A. Range Derivation (Max Magnitude)

  • Float: Max effective exponent \(\approx 127\) \(\rightarrow\) Range \(\approx \pm 3.4 \times 10^{38}\).
  • Double: Max effective exponent \(\approx 1023\) \(\rightarrow\) Range \(\approx \pm 1.7 \times 10^{308}\).
  • Boundary: Exceeding this range results in Overflow (\(\pm\)Infinity).

B. The Hole around Zero (The Underflow Gap)

Floating-point numbers cannot represent values arbitrarily close to zero. The valid range is not continuous. * The Gap: There is a "forbidden zone" between 0 and the Smallest Normalized Positive Number (Min). * For float, this Min is approximately \(1.175 \times 10^{-38}\). * The Structure: On the number line, representable numbers look like: [-Max ... -Min] ... (GAP) ... 0 ... (GAP) ... [+Min ... +Max] * Underflow: If you try to store a number smaller than this Min (e.g., \(10^{-50}\)), the exponent cannot go any lower. The value falls into the gap and is forced to 0.

C. Precision Derivation (Significant Figures)

  • Float: 24-bit effective precision \(\approx\) 6-7 decimal digits.
  • Double: 53-bit effective precision \(\approx\) 15-16 decimal digits.
  • Root Cause of Error: Decimal fractions (like 0.1) often become infinite repeating fractions in binary.

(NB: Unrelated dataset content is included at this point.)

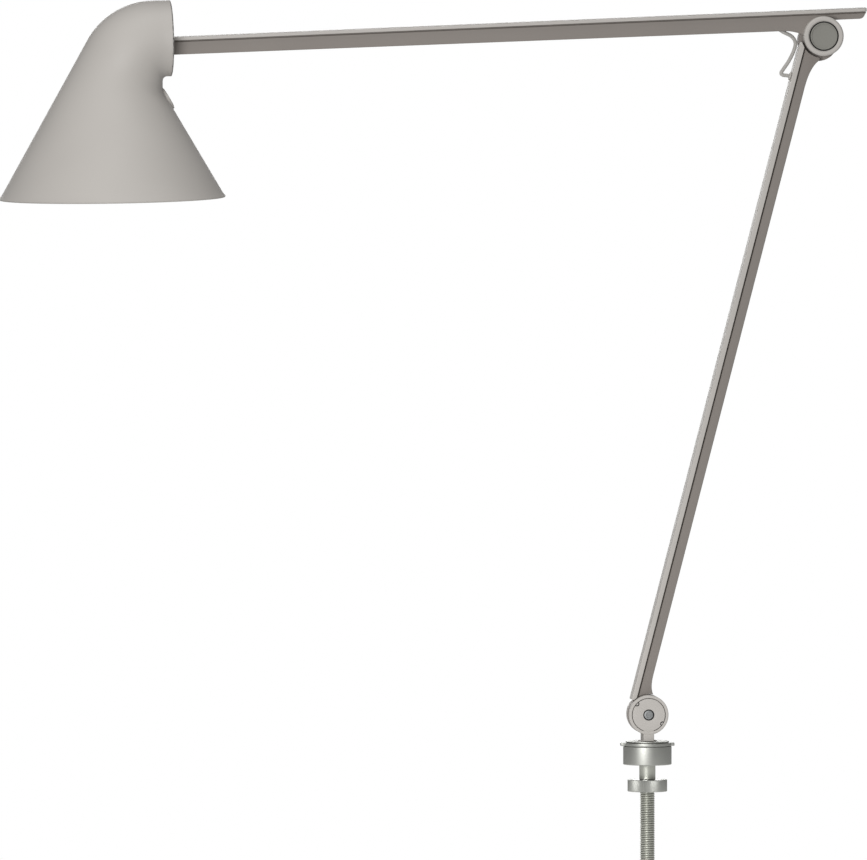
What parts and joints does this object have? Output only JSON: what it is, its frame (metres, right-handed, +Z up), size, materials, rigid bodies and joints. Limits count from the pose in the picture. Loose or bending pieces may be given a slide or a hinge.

Since the Mantissa bits are finite, these infinite series are truncated, causing permanent precision loss.

4. Special States and Anomalies

The IEEE 754 standard reserves specific bit patterns to handle boundary cases.

A. Infinity (Inf)

  • Pattern: Exponent = All 1s, Mantissa = All 0s.
  • Origin: Division by zero (1.0/0.0) or Overflow.
  • Behavior: A valid state that propagates (e.g., Inf + 1 = Inf).

B. Not a Number (NaN)

  • Pattern: Exponent = All 1s, Mantissa \(\neq\) 0.
  • Origin: Undefined operations (e.g., sqrt(-1), 0.0/0.0).
  • Behavior: Any operation with NaN yields NaN. NaN == NaN is always False.

C. Signed Zero (-0)

  • Pattern: Sign bit = 1, Exponent = 0, Mantissa = 0.
  • Behavior: Mathematically equal to +0 in comparison, but mathematically distinct in limiting operations (e.g., 1.0 / -0.0 = -Inf).

5. Engineering Traps and Best Practices

A. The Comparison Trap

  • Problem: Due to truncation errors, calculated floats rarely match bit-for-bit.
  • Rule: Never use == to compare floats.
  • Solution: Check if the difference is within an Epsilon (small margin of error). c if (fabs(a - b) < 1e-9) { /* Treated as equal */ }

B. The I/O Trap (Scanf vs Printf)

  • Input (scanf): Requires strict type matching.
    • float \(\rightarrow\) %f.
    • double \(\rightarrow\) %lf. (Using %f here corrupts memory).
  • Output (printf): float is automatically promoted to double; %f works for both.

C. The Default Type Rule

  • Literal Constants: Raw decimals (e.g., 3.14) are implicitly double.
  • Optimization: Use the f suffix (e.g., 3.14f) to define a float literal explicitly, preventing unnecessary double-to-float conversion instructions.